As humans, we are emotional creatures. We may start a day with a very different emotional lens than we had yesterday. Our brains are strong enough to help us choose the emotional clothes to wear that day, but we have to pick up the queues that we are in need of self-intention and self-love. For me, structure allows me the awareness to pick up on these queues. Am I reading like a madman and finishing absolutely nothing? Ok, discipline kicks in and I slow it down, choose to clothe myself in compassion, and recharge my batteries. Recharging can look like getting that one thing off my to do list that is sapping my energy vis a vis procrastination, or it may mean spending time outdoors with dogs, fresh air, and birdsong. Or, it may mean laying on my couch binge watching a true crime documentary.
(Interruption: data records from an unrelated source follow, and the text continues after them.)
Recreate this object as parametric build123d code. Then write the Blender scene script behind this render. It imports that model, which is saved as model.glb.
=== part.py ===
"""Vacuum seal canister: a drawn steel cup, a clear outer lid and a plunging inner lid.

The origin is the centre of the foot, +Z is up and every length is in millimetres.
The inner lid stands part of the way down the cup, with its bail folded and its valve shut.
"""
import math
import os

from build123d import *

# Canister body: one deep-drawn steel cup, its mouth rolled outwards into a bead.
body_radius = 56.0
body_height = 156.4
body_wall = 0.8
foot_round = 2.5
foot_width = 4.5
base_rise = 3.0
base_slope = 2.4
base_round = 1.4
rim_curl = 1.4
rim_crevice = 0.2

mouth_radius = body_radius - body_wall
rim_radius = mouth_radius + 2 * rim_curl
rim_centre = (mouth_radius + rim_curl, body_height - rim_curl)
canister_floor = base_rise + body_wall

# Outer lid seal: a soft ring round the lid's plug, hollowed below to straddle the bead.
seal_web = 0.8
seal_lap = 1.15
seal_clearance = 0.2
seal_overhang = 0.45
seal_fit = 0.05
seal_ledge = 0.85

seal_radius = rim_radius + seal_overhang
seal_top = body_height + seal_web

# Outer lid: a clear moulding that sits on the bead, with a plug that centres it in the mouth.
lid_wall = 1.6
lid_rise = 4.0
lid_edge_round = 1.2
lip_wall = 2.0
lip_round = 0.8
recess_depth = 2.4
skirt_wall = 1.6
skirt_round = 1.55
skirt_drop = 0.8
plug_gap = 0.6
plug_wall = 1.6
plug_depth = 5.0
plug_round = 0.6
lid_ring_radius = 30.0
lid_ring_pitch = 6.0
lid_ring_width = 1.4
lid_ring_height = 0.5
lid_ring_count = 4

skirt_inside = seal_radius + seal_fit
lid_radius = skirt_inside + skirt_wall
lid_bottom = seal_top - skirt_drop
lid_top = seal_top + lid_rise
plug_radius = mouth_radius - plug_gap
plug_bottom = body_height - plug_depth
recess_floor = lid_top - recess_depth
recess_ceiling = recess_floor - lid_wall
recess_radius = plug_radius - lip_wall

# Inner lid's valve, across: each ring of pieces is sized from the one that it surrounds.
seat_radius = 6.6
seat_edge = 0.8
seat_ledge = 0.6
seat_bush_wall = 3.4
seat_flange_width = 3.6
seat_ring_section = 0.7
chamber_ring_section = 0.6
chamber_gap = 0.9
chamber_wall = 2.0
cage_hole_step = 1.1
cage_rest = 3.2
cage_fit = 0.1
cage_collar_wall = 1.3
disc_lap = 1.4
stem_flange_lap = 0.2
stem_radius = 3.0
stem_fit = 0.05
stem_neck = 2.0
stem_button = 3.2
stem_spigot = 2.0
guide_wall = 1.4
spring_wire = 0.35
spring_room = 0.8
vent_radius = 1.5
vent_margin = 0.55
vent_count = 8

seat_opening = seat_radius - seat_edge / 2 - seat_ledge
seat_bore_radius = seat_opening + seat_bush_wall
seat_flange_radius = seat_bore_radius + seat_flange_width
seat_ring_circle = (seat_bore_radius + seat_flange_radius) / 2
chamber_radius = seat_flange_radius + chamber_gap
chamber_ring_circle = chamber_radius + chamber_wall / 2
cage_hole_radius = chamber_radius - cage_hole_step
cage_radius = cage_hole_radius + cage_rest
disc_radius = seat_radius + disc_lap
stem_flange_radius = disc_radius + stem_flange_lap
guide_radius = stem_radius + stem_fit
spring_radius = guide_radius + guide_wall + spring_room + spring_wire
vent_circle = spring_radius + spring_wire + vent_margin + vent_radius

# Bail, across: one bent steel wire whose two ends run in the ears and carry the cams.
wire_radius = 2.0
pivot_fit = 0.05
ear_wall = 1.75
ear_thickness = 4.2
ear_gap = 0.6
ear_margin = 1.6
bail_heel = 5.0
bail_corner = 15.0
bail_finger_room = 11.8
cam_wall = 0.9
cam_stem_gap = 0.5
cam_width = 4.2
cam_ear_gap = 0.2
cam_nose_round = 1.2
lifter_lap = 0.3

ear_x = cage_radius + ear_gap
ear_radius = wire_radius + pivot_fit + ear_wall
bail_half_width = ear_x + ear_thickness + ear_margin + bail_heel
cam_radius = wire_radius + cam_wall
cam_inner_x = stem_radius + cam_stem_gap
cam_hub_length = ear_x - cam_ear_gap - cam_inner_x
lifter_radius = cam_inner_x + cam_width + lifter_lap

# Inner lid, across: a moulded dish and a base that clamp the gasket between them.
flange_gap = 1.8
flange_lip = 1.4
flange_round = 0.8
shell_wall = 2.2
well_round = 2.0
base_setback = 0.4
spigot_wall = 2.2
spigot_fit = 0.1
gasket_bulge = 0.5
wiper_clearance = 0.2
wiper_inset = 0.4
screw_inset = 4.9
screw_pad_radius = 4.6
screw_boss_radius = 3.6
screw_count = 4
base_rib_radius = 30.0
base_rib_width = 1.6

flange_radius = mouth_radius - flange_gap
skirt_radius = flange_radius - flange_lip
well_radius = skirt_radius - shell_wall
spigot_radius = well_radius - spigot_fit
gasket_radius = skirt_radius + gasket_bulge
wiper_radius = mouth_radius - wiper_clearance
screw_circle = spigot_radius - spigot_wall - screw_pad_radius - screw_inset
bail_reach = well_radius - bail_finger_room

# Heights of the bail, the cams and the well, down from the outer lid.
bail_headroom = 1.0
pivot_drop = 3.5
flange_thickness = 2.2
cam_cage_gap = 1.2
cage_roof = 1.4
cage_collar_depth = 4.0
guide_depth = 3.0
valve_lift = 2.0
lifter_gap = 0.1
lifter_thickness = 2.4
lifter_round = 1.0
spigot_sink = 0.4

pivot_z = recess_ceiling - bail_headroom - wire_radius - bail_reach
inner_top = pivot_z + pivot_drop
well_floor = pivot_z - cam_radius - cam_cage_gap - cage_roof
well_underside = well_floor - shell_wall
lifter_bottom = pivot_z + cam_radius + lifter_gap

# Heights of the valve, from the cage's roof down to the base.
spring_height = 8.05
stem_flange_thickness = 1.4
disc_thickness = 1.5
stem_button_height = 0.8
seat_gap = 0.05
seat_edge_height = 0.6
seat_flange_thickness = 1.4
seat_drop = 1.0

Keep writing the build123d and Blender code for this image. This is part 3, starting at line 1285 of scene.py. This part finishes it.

In Eat Pray Love, the movie (I have avoided reading the book/watching the movie for YEARS because I thought it would be too self-helpy in a pathetic, unintelligent sort of way but it was not and I think it is a 10/10), Liz Gilbert makes it to India to spend time at an ashram, thinking it would be instantly more magical than her previous 4 months eating and drinking through Italy. It wasn’t. It was much harder. Why? Because Italy was a distraction, and India was when the self-work started. As a friend of hers explained it, to get to the castle, you have to cross the moat. Structure is the ability to identify and navigate the moat. Discipline is never giving up on the castle. What is in that moat, you ask? All the stuff Lev Grossman’s characters experienced – sex, drugs, lack of self-esteem/confidence/worth, alcohol, interpersonal squabbles, mistakes, wrong turns, etc. etc. etc. But the real question is what is in the castle. The castle, for me, is deep self-love. It is what I strive to attain, more than anything else, because with self-love comes resilience, stability, consistency, a sense of humor at the wrong turns, curiosity, and maybe even a touch of distance at what I do/what happens to me.

What’s in your castle? And are you practicing your magic? It’s that magic that will get us there.